*** Raw data ***
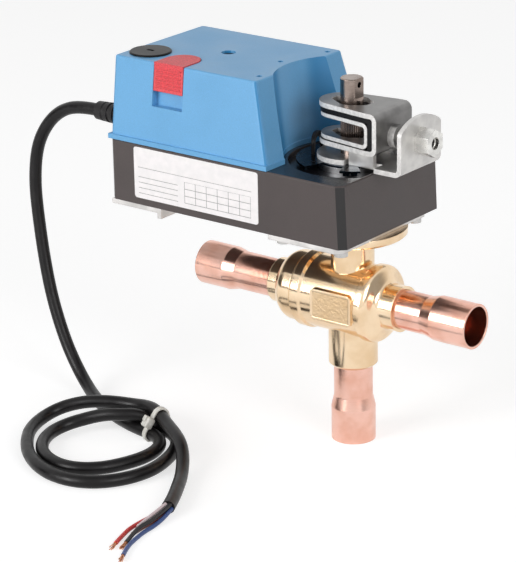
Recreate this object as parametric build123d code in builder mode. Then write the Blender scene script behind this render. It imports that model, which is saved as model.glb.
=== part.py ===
from build123d import *
from math import asin, atan2, cos, pi, radians, sin, sqrt, tan
import os

# Motorized three-way ball valve: a brass valve with copper ends, and an electric
# quarter-turn actuator whose clamp grips the valve's long shaft.
# The origin is the centre of the lower tube's mouth, +Z runs up the shaft,
# +X runs along the actuator towards the clamp bolt, and -Y is the front.

# Copper tubes
TUBE_OD = 16.0
TUBE_WALL = 1.1
SOCKET_CLEARANCE = 0.05
SWAGE_LENGTH = 5.0
LEFT_SOCKET_DEPTH = 14.0
RIGHT_SOCKET_DEPTH = 16.5
BRANCH_SOCKET_DEPTH = 14.0
BRAZE_DEPTH = 10.0

# Valve body
RUN_Z = 61.0
LEFT_END = 74.7
RIGHT_END = 59.0
BARREL_R = 15.2
BODY_RIM_R = 16.0
BODY_LEFT_X = -21.0
BODY_RIGHT_X = 25.0
COLLAR_R = 9.4
CONNECTOR_R = 14.7
CONNECTOR_LEFT_X = -37.0
BOSS_R = 10.1
BOSS_BOTTOM_Z = 32.6
NECK_R = 8.8
NECK_TOP_Z = 86.0
GLAND_NUT_BOTTOM_Z = 80.0
GLAND_NUT_R = 6.6
CAVITY_R = 12.4
PORT_R = 6.6
PAD_LENGTH = 20.0
PAD_HEIGHT = 13.0
PAD_RAISE = 0.7

# Ball, seats and shaft
BALL_R = 11.0
BALL_BORE_R = 6.0
SEAT_CLEARANCE = 0.1
SEAT_FACE_X = 7.9
SHAFT_R = 4.6
SHAFT_TOP_Z = 152.9
SHAFT_CLEARANCE = 0.06
TANG_WIDTH = 4.0
TANG_DEPTH = 3.0
STEM_COLLAR_R = 6.2
STEM_COLLAR_HEIGHT = 2.0
FLAT_DEPTH = 1.0
FLAT_LENGTH = 9.5
CROSS_HOLE_R = 1.2
CROSS_HOLE_DROP = 2.7
SEAL_SECTION = 1.6
SEAL_ZS = (76.2, 78.8)
GROOVE_DEPTH = 0.9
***
* _Task to complete_
Write the data back out verbatim.

* _Expected answer_
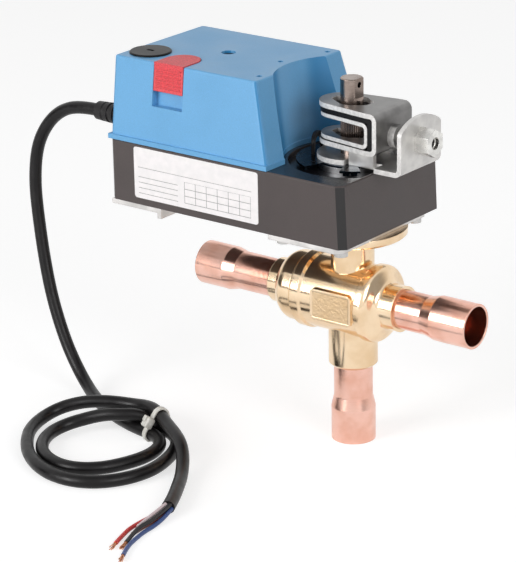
Recreate this object as parametric build123d code in builder mode. Then write the Blender scene script behind this render. It imports that model, which is saved as model.glb.
=== part.py ===
from build123d import *
from math import asin, atan2, cos, pi, radians, sin, sqrt, tan
import os

# Motorized three-way ball valve: a brass valve with copper ends, and an electric
# quarter-turn actuator whose clamp grips the valve's long shaft.
# The origin is the centre of the lower tube's mouth, +Z runs up the shaft,
# +X runs along the actuator towards the clamp bolt, and -Y is the front.

# Copper tubes
TUBE_OD = 16.0
TUBE_WALL = 1.1
SOCKET_CLEARANCE = 0.05
SWAGE_LENGTH = 5.0
LEFT_SOCKET_DEPTH = 14.0
RIGHT_SOCKET_DEPTH = 16.5
BRANCH_SOCKET_DEPTH = 14.0
BRAZE_DEPTH = 10.0

# Valve body
RUN_Z = 61.0
LEFT_END = 74.7
RIGHT_END = 59.0
BARREL_R = 15.2
BODY_RIM_R = 16.0
BODY_LEFT_X = -21.0
BODY_RIGHT_X = 25.0
COLLAR_R = 9.4
CONNECTOR_R = 14.7
CONNECTOR_LEFT_X = -37.0
BOSS_R = 10.1
BOSS_BOTTOM_Z = 32.6
NECK_R = 8.8
NECK_TOP_Z = 86.0
GLAND_NUT_BOTTOM_Z = 80.0
GLAND_NUT_R = 6.6
CAVITY_R = 12.4
PORT_R = 6.6
PAD_LENGTH = 20.0
PAD_HEIGHT = 13.0
PAD_RAISE = 0.7

# Ball, seats and shaft
BALL_R = 11.0
BALL_BORE_R = 6.0
SEAT_CLEARANCE = 0.1
SEAT_FACE_X = 7.9
SHAFT_R = 4.6
SHAFT_TOP_Z = 152.9
SHAFT_CLEARANCE = 0.06
TANG_WIDTH = 4.0
TANG_DEPTH = 3.0
STEM_COLLAR_R = 6.2
STEM_COLLAR_HEIGHT = 2.0
FLAT_DEPTH = 1.0
FLAT_LENGTH = 9.5
CROSS_HOLE_R = 1.2
CROSS_HOLE_DROP = 2.7
SEAL_SECTION = 1.6
SEAL_ZS = (76.2, 78.8)
GROOVE_DEPTH = 0.9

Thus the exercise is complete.